I think what may inhibit progress in this area is the possibility of ‘only’ achieving 90% reliability, which, while an amazing feat, is effectively no different from the brittleness inherent in today’s scraping tools.

Relevant xkcd ; )

It’s certainly worth trying though as it would be game changing.

Perhaps true if you set aside benefits like these:

  1. Never configuring a scraper to get the data in the first place;
  2. Never having a scraper break;
  3. Never needing to monitor if a scraper is performing;
  4. Never modifying a scraper after it has fallen over;
  5. Never getting egg on your face when a scraper fails;
  6. Never spending any time analyzing the CSS patterns.
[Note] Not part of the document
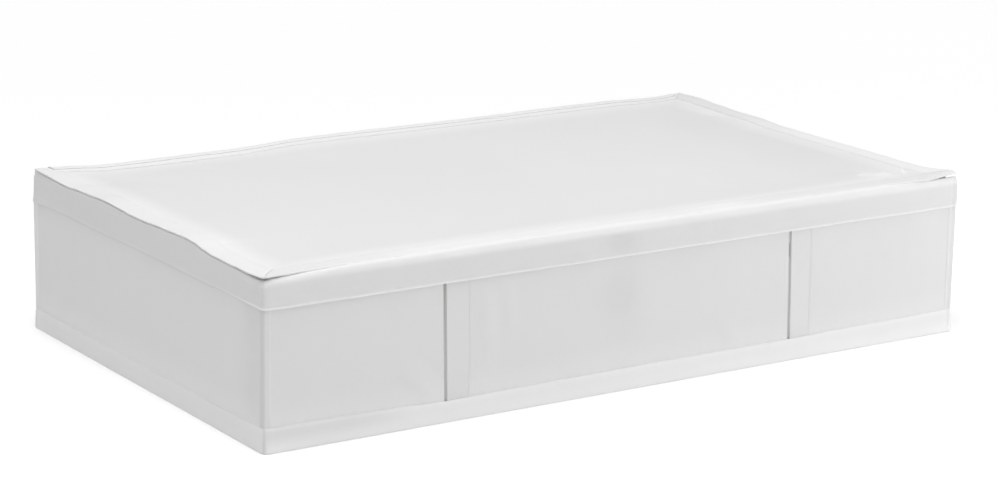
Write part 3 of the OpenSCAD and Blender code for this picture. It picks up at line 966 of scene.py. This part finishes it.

I believe that if you eliminate all of these activities and achieve 80% accuracy, the cost-benefit ratio tips well into your advantage column. You then have a chance to use additional pattern detection to remove the remaining 20% inaccurate data.

As such, even if you only eliminate 50% of the effort spent on these six activities, it is very different the brittleness inherent in today’s scraping tools.

If you have metrics concerning these six classes of profit-robbing activity, I have a hunch the math would demonstrate good reason to invest in a different technical approach.

Bear in mind, I’m certainly not a scraping expert; I just spend a lot of time revamping process automation and quite often, there are vast activities that can be eliminated while changing the underlying infrastructure.

@chrismessina - Hey Chris, a quick update on this:

We’ve been working on a custom block that allows you to easily import data into Airtable using Simplescraper. Here’s a preview of it in action:

In the demo we import data from Stackoverflow but the source could be any website that you choose - simply use the dropdown to change recipes.

Let me know if this is similar to what you had in mind?

Airtable’s custom blocks are still in preview so no ETA but wanted to keep you posted and listen to any suggestions that you may have.

Peace, Mike


Ooo… looks promising! So — how will this apply to arbitrary URLs?

Here’s a use case: I post a lot of stuff to Product Hunt. A lot of the apps I post are in Apple’s App Store. I’d like to be collect the app’s:

  • icon
  • the gallery of images, not just at the 300px size, but the 960px size
  • description
  • website

How could I use your block to do this?

This looks amazing! Any improvement with this block/script project?

I would be interested to use it for product importation on a website where I cannot use API

Mike from simple scraper. Any update for your block? This seems like a great idea.

Hello! Is the project dead?